TASK DIRECTIONS:
From the entries that follow, reproduce exactly and only the lines from the line with "points = [for" to the line with "bpy.context.scene.collection.objects.link(rigid_bodies[body])", endpoints included.

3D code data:
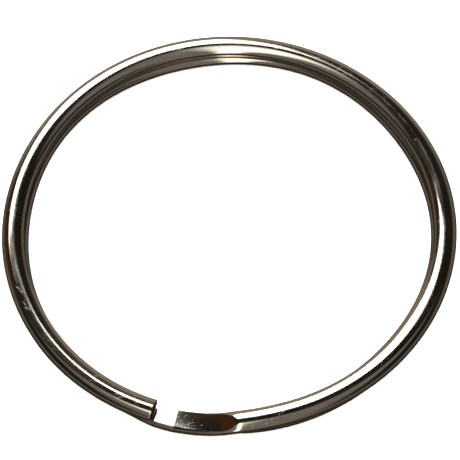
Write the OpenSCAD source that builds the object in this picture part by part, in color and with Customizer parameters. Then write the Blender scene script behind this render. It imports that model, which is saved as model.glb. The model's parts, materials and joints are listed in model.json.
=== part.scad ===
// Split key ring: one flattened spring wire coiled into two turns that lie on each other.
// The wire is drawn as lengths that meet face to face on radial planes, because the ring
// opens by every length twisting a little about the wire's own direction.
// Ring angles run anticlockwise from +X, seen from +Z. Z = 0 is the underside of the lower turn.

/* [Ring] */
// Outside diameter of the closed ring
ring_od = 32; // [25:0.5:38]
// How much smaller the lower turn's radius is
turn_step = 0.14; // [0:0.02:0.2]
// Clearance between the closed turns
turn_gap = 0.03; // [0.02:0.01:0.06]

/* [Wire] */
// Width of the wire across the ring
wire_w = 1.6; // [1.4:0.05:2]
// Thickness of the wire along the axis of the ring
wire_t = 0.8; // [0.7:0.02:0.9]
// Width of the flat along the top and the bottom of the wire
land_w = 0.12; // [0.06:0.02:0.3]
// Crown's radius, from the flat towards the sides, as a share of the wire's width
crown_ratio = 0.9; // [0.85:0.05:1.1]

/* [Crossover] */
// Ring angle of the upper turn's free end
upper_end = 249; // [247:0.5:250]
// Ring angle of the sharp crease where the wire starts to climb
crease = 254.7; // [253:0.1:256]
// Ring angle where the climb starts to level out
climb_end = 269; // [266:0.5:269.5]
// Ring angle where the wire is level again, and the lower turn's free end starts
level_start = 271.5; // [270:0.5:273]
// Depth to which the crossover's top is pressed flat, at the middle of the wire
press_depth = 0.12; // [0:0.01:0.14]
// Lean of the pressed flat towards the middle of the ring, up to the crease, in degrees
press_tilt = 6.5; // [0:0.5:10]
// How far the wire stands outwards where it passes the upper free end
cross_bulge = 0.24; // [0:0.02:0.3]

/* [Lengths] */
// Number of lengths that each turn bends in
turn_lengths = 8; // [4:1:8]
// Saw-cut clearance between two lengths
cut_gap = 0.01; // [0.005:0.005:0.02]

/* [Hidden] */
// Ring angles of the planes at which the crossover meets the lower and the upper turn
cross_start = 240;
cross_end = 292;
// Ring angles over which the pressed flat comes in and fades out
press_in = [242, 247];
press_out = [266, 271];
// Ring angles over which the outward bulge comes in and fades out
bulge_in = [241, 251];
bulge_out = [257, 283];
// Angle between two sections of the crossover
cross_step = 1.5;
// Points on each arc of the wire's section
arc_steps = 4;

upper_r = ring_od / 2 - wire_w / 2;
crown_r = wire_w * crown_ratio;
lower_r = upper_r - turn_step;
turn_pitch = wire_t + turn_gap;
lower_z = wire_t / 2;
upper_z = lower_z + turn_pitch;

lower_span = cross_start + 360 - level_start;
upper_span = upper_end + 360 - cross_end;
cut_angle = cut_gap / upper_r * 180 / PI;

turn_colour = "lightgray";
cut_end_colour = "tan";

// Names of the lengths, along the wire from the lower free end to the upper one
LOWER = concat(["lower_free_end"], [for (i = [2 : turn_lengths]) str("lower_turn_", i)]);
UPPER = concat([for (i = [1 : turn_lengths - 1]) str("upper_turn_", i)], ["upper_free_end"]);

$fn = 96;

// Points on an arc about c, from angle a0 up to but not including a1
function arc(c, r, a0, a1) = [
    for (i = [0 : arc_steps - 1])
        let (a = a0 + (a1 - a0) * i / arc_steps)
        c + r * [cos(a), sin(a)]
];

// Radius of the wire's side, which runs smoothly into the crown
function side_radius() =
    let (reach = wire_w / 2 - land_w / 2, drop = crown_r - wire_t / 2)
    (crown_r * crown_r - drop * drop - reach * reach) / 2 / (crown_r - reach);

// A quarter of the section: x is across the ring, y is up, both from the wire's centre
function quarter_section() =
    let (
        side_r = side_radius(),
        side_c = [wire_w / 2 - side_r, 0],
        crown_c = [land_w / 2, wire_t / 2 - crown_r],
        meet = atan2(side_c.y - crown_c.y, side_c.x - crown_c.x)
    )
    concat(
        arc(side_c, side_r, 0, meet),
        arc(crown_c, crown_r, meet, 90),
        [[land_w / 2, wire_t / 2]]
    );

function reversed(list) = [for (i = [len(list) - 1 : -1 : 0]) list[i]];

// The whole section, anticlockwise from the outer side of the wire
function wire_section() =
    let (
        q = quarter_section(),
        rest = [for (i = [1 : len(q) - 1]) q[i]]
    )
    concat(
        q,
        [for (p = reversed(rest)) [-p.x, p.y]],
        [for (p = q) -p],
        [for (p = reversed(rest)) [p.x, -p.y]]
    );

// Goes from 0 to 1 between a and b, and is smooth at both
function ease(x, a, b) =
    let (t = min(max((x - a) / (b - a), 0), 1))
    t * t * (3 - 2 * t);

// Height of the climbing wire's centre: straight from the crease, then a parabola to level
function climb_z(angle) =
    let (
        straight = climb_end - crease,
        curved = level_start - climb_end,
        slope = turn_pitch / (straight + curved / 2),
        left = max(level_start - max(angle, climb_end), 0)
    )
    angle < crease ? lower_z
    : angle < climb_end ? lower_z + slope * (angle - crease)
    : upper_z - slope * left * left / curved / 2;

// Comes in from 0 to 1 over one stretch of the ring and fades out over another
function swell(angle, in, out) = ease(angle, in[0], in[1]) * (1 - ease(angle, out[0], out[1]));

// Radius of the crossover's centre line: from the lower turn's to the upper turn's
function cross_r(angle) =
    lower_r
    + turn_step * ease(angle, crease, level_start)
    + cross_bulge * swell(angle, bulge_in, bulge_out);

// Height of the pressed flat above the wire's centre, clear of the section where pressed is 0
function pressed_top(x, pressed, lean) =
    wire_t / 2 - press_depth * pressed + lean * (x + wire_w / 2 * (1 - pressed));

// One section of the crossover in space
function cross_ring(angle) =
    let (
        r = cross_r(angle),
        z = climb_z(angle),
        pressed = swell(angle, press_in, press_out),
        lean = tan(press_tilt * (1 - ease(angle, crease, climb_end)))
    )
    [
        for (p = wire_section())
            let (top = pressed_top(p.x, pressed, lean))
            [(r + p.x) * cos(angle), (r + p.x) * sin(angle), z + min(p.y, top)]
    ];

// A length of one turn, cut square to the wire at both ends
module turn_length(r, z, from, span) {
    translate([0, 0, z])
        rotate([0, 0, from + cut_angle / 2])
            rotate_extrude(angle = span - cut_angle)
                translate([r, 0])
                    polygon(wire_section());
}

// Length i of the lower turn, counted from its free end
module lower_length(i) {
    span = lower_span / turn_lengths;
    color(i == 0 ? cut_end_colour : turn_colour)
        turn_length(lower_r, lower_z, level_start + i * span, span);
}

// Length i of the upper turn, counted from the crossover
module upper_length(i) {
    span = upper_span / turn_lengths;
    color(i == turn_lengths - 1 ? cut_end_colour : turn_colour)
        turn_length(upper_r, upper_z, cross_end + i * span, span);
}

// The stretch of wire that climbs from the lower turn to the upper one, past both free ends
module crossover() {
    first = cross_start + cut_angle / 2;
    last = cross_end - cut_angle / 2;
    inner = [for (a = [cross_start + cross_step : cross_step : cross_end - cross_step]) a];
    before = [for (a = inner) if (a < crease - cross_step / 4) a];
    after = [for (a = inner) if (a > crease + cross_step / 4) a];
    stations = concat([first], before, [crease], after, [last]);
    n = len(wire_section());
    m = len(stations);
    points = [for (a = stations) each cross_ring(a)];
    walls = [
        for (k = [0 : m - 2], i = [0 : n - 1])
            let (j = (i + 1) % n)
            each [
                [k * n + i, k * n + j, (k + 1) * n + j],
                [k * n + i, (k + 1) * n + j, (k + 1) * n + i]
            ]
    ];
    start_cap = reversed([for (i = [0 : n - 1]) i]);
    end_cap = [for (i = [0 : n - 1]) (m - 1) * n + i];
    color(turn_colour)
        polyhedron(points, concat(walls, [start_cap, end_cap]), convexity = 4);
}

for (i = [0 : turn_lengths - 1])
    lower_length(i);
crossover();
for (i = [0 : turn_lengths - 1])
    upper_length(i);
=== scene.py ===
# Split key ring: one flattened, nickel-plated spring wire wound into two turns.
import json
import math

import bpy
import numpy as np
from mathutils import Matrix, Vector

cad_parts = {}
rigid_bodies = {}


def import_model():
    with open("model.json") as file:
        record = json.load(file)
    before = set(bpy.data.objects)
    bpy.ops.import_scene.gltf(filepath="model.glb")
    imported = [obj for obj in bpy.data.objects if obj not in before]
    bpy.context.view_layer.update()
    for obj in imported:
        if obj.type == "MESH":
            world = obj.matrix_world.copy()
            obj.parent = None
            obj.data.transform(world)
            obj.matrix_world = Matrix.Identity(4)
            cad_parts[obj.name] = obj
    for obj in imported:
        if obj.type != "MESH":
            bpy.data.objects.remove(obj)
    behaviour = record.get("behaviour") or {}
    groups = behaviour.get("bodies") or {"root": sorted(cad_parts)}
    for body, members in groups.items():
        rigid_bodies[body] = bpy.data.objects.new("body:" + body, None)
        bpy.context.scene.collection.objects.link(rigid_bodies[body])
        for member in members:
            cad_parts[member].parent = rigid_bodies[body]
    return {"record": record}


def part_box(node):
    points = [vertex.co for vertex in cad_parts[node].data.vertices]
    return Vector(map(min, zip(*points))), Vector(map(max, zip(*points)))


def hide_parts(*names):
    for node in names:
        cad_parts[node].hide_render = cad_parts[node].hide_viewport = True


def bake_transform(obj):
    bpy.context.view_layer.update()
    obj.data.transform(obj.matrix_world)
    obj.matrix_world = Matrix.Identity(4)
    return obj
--
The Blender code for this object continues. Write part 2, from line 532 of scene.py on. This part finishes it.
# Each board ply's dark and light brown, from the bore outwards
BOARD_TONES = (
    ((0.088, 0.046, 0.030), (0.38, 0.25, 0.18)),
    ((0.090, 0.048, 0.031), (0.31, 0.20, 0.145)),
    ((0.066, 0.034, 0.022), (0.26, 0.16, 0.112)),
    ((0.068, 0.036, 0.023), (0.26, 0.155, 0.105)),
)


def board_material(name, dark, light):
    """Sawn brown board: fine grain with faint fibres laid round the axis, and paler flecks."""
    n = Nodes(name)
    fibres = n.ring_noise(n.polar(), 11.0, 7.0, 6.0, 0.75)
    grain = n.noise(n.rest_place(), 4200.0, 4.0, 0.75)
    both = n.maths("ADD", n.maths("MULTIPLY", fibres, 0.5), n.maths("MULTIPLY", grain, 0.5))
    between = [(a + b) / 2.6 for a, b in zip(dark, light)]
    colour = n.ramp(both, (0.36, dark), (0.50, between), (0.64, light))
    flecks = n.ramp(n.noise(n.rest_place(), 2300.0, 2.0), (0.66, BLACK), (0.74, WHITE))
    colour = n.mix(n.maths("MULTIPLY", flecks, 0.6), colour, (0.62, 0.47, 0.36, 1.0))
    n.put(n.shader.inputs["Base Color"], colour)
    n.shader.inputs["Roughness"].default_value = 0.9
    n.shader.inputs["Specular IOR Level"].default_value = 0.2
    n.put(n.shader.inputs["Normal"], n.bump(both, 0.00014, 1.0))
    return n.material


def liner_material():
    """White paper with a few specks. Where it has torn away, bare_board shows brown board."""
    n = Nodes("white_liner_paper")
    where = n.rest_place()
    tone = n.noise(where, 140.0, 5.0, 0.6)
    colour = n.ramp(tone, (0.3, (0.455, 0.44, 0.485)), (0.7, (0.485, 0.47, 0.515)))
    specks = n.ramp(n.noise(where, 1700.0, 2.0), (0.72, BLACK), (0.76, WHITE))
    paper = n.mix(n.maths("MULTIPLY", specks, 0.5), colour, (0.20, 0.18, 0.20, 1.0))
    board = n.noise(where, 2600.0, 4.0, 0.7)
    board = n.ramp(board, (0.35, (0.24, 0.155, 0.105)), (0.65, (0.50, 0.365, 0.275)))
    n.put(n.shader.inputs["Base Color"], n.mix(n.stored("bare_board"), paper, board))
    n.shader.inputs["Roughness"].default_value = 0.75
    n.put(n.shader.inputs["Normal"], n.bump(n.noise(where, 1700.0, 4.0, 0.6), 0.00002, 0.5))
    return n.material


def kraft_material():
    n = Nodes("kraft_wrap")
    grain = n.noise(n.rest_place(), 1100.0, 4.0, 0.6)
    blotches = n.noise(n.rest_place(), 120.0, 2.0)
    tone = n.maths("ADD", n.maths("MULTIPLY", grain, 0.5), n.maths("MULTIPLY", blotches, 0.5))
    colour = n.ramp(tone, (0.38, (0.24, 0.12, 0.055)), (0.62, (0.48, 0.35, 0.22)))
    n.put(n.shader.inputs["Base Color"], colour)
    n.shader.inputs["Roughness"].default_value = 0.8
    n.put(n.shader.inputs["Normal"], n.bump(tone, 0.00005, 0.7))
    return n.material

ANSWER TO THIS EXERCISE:
    points = [for (a = stations) each cross_ring(a)];
    walls = [
        for (k = [0 : m - 2], i = [0 : n - 1])
            let (j = (i + 1) % n)
            each [
                [k * n + i, k * n + j, (k + 1) * n + j],
                [k * n + i, (k + 1) * n + j, (k + 1) * n + i]
            ]
    ];
    start_cap = reversed([for (i = [0 : n - 1]) i]);
    end_cap = [for (i = [0 : n - 1]) (m - 1) * n + i];
    color(turn_colour)
        polyhedron(points, concat(walls, [start_cap, end_cap]), convexity = 4);
}

for (i = [0 : turn_lengths - 1])
    lower_length(i);
crossover();
for (i = [0 : turn_lengths - 1])
    upper_length(i);
=== scene.py ===
# Split key ring: one flattened, nickel-plated spring wire wound into two turns.
import json
import math

import bpy
import numpy as np
from mathutils import Matrix, Vector

cad_parts = {}
rigid_bodies = {}


def import_model():
    with open("model.json") as file:
        record = json.load(file)
    before = set(bpy.data.objects)
    bpy.ops.import_scene.gltf(filepath="model.glb")
    imported = [obj for obj in bpy.data.objects if obj not in before]
    bpy.context.view_layer.update()
    for obj in imported:
        if obj.type == "MESH":
            world = obj.matrix_world.copy()
            obj.parent = None
            obj.data.transform(world)
            obj.matrix_world = Matrix.Identity(4)
            cad_parts[obj.name] = obj
    for obj in imported:
        if obj.type != "MESH":
            bpy.data.objects.remove(obj)
    behaviour = record.get("behaviour") or {}
    groups = behaviour.get("bodies") or {"root": sorted(cad_parts)}
    for body, members in groups.items():
        rigid_bodies[body] = bpy.data.objects.new("body:" + body, None)
        bpy.context.scene.collection.objects.link(rigid_bodies[body])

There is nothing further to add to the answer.